Over a century later Otis Haywood Senior (Keith David), son Otis (OJ) Jr (Daniel Kaluuya) and daughter Emerald (Keke Palmer) make a living training horses for movies, television and commercials. 

OJ and Emerald are a study in contrasts. Emerald is the bubbly, ebullient saleswoman of the family, an inveterate performer who is always on. OJ, meanwhile, is all brooding intensity and laconic stoicism. He’s a man of few words for whom work is everything and everything is work. 

He’s more comfortable with horses than human beings but after his father dies in a freak accident it falls upon OJ to step up and handle more of the business side of his family’s operation. This brings him into contact with hotshot cinematographer Antlers Holst (Michael Wincott) and Ricky "Jupe" Park (Steven Yeun). 

Ricky was once the star of a popular sitcom co-starring a chimpanzee who went crazy during filming and unleashed a bloody massacre the poor child actor was lucky to survive. 

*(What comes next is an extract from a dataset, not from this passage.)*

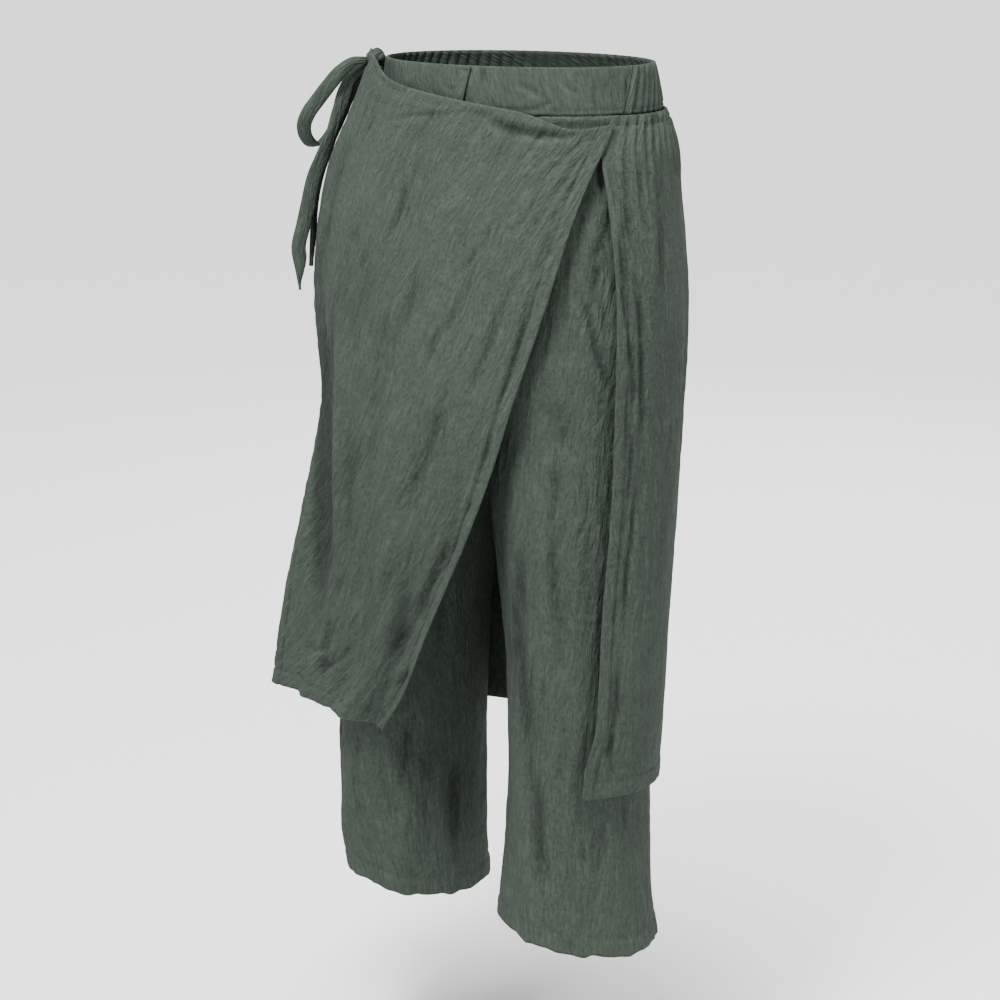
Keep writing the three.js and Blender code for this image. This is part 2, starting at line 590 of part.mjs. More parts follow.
// Knot of the bow: a slightly flattened ball with a soft groove.
function knot() {
  const ball = new THREE.SphereGeometry(1, 18, 12);
  const position = ball.getAttribute("position");
  const point = new THREE.Vector3();
  for (let k = 0; k < position.count; k += 1) {
    point.fromBufferAttribute(position, k);
    const groove = 1 - 0.05 * bump(point.x + 0.35 * point.z, 0.25);
    point.multiplyScalar(groove);
    position.setXYZ(k, point.x, point.y, point.z);
  }
  ball.deleteAttribute("normal");
  ball.deleteAttribute("uv");
  ball.scale(KNOT.half, KNOT.depth, KNOT.height);
  ball.rotateZ(THREE.MathUtils.degToRad(KNOT.azimuth));
  ball.translate(KNOT.x, KNOT.y, KNOT.z);
  ball.computeVertexNormals();
  return ball;
}

// Flat ribbon along one of the paths, cupped along its middle.
function ribbon(name) {
  const path = [...TIE_PATHS[name]];
  const { segments, start, finish, cut, fromKnot, toKnot } = TIES[name];
  if (fromKnot) path.unshift(path[0]);
  if (toKnot) path.push(path.at(-1));
  const points = path.map((p) => new THREE.Vector3(p.x, p.y, p.z));
  if (fromKnot) points[0] = seatAtKnot(points[0], SEAM_GAP);
  if (toKnot) points.push(seatAtKnot(points.pop(), SEAM_GAP));
  const curve = new THREE.CatmullRomCurve3(points, false, "centripetal");
  const rows = steps(segments, 0, 1).map((share) => {
    const middle = curve.getPoint(share);
    const run = curve.getTangent(share);
    const place = share * (path.length - 1);
    const k = Math.min(Math.floor(place), path.length - 2);
    const read = (column) =>
      THREE.MathUtils.degToRad(THREE.MathUtils.lerp(path[k][column], path[k + 1][column], place - k));
    const level = Math.cos(read("lean"));
    const across = new THREE.Vector3(
      Math.cos(read("azimuth")) * level,
      Math.sin(read("azimuth")) * level,
      Math.sin(read("lean")),
    );
    across.addScaledVector(run, -across.dot(run)).normalize();
    const up = new THREE.Vector3().crossVectors(run, across);
    const narrow = Math.min(1, start + share * 3, finish + (1 - share) * 3);
    const right = 0.5 - cut * THREE.MathUtils.smoothstep(share, 0.85, 1);
    return steps(2, -0.5, right).map((each, column) =>
      middle
        .clone()
        .addScaledVector(across, each * TIE_WIDTH * narrow)
        .addScaledVector(up, column === 1 ? TIE_CUP : 0),
    );
  });
  return wall(rows, TIE_WALL);
}

const garment = new THREE.Group();

function add(name, geometry, color) {
  const material = new THREE.MeshStandardMaterial({ color, roughness: 0.92, metalness: 0 });
  const mesh = new THREE.Mesh(geometry, material);
  mesh.name = name;
  garment.add(mesh);
}

add("trouser_front_right", trouserPanel(-1, 1), CLOTH_COLOUR);
add("trouser_front_left", trouserPanel(1, 1), CLOTH_COLOUR);
add("trouser_back_right", trouserPanel(-1, -1), CLOTH_COLOUR);
add("trouser_back_left", trouserPanel(1, -1), CLOTH_COLOUR);
add("waistband_front", bandFront(), BAND_COLOUR);
add("waistband_back", bandBack(), BAND_COLOUR);
add("belt_loop", beltLoop(), BAND_COLOUR);
add("wrap_front", wrapPanel(), CLOTH_COLOUR);
add("wrap_back", backWrapPanel(), CLOTH_COLOUR);
add("tie_knot", knot(), CLOTH_COLOUR);
for (const name of Object.keys(TIES)) add(name, ribbon(name), CLOTH_COLOUR);

export default garment;
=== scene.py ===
"""Wrap pants in crinkled sage cotton: cloth shells, hems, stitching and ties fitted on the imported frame."""
import math

import bpy
import numpy as np
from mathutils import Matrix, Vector


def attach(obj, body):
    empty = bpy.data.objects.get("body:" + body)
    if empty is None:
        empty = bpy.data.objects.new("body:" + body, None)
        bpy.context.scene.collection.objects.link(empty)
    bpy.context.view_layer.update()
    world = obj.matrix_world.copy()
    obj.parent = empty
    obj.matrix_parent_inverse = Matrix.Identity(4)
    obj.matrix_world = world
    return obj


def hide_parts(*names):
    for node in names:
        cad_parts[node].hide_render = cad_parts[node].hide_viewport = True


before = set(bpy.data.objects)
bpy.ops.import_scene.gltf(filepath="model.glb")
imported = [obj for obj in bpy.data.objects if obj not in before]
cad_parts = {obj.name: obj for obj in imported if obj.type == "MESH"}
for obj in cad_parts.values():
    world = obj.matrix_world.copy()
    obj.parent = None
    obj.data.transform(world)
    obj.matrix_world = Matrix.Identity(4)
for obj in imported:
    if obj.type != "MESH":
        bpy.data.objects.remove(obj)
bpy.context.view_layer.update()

# Driving sizes, in millimetres like every table and shape function below; meshes are made in metres.
MM = 0.001
BAND_TOP = 20.0
BAND_BOTTOM = -20.2
PANEL_TOP = -20.3
BAND_THICKNESS = 2.4
CLOTH_THICKNESS = 0.9
SEAM_GAP = 0.3
SEAM_CLOSED = 0.12  # by which each sewn edge of the trousers passes the seam
CORNER_GAP = 0.6
LEG_GAP = 5.2
CROTCH_DROP = 300.0
CROTCH_CURVE = 120.0
THIGH_TUCK_FRONT = 13.0
THIGH_TUCK_BACK = 20.0
TROUSER_DROP = 787.0
TROUSER_HEM = 17.0
HEM_TILT_START = 600.0
HEM_TILT_X = 0.16
HEM_TILT_Y = 0.1
BACK_WRAP_DROP = 634.0
WRAP_SAG = 9.0
WRAP_HEM = 11.0
WRAP_LIFT = 15.0  # of the front wrap's top edge, near the knot
GATHERS = 38
GATHER_HEIGHT = 2.2
WRAP_GATHER_HEIGHT = 2.6
TIE_WIDTH = 14.0
TIE_THICKNESS = 1.4
TIE_CUP = 1.5
TOPSTITCH = 8.7
BAND_STITCH = 5.5  # from a band's lower edge to its sewn line
STITCH_PITCH = 3.2
BELT_LOOP = {"turn": 9, "lean": 3, "width": 8.0, "top": 19, "length": 36, "out": 2.5, "crown": 1.2, "fold": 3}
KNOT_MEAN_RADIUS = 9.2

# Rows and columns of the grids that the pieces are made on.
FRONT_GRID = (280, 180)
BACK_GRID = (220, 140)
WRAP_FRONT_GRID = (296, 256)
WRAP_BACK_GRID = (230, 320)
BAND_ROWS = 24
BAND_FRONT_COLUMNS = 260
BAND_BACK_COLUMNS = 608
LOOP_GRID = (48, 12)
KNOT_GRID = (40, 64)
TIE_COLUMNS = 16
TOP_ROWS_CLOSER = 1.15  # power that sets the back wrap's rows closer at its top


def table(names, *rows):
    """Rows of numbers as named columns."""
    return {name: np.array(column, float) for name, column in zip(names.split(), zip(*rows))}


# The oval that the hips and the hanging cloth fill, at each height.
HULL = table(
    "z half front back x y",
    (20, 132, 97, 98, 0, 0),
    (-20, 140, 103, 106, 0, 0),
    (-70, 157, 110, 120, -3, -1),
    (-130, 171, 116, 131, -6, -3),
    (-205, 179, 119, 137, -8, -5),
    (-300, 180, 118, 134, -10, -7),
    (-450, 179, 112, 125, -12, -11),
    (-640, 176, 104, 114, -14, -14),
    (-800, 172, 98, 106, -15, -15),
)

# How far the trousers lie inside that oval above the crotch.
EASE = table("z by", (-20, 1), (-60, 3.5), (-110, 5.5), (-210, 9), (-300, 16))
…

The more you know about animal actors, the more understandable the chimp’s rampage becomes. The chimp goes insane with violent, murderous rage but he spares Ricky because they’re both doomed to be mercilessly exploited by adults motivated exclusively by greed and self-interest.

Peele remains in total control of his material. The set-piece where the chimpanzee wreaks bloody havoc on his human tormentors is like a virtuoso short film, rich in atmosphere and inference but low on explicit gore. 

The alien in Nope is ultimately just another animal looking for food and shelter; the parasitic Uber-capitalism of show-business is the real monster. It’s a measure of OJ’s quiet strength that he’s able to work in show-business without being corrupted by it. 

Then one fateful day an unidentified flying object with a rapacious hunger for horses and other living things appears and the Haywoods embark on a quest to become the first filmmakers to film a close encounter of the alien variety. 

They set out to make the Zapruder film of UFO sightings. Just as their ostensible ancestor was at the very forefront of cutting-edge motion picture technology, they want to be pioneers in documenting incontrovertible evidence that life exists on other planets and is keen on snuffing out lives here if that’s what it takes to survive. 

On a fundamental level Nope is a story of survival and the desperate, extreme things animals of all stripes will do to stay alive and prevent obliteration, if only for the moment. 

The UFO of Nope looks and moves like a conventional Unidentified Flying Object from a distance but is, in actuality, a Lovecraftian horror. Instead of metal and steel and engines, the beast from beyond has muscles and skin and flesh and mandibles to devour and crush. 

Because the alien in Nope is an animal OJ understands it intuitively the same way that he understands horses. He wants to break the UFO the same way he can break a strong-willed and defiant horse. 

To assist them in their bid to become revolutionary documentarians the siblings recruit the services of the aforementioned Antlers and Angel Torres (Brandon Perea), a tech-savvy employee at an electronics store. 

They want to capture the ultimate spectacle and are willing to put their lives on the line for it. Nope is obsessed with how we process trauma and pain, how we transform the ugliness of real life into the hokey make believe of show-business. 

Yuen has a great monologue when his character is asked about just barely surviving a brutal massacre and instead of talking about what was obviously the most agonizing, painful and traumatic experience of his life he talks about a Saturday Night Live sketch based on the incident in granular detail. 

He talks about each cast member and who they played, saving his highest praise for Chris Kattan, who channeled Mango to play a chimpanzee intent on killing every human he sees. 

This speaks to how we as a culture process collective and individual trauma: as fodder for five to eight minutes of mediocre sketch comedy to be mindlessly consumed and instantly forgotten. 

That is not true of Nope. It’s not as immediately satisfying as Get Out or Us but it is a film of untold depth and richness. It’s an experience, not just a movie. There’s never been a movie about the film industry quite like Nope. We’ll likely never see the likes of it again. Peele is a true original and Nope marks a natural progression in his journey as a pop storyteller of the highest order.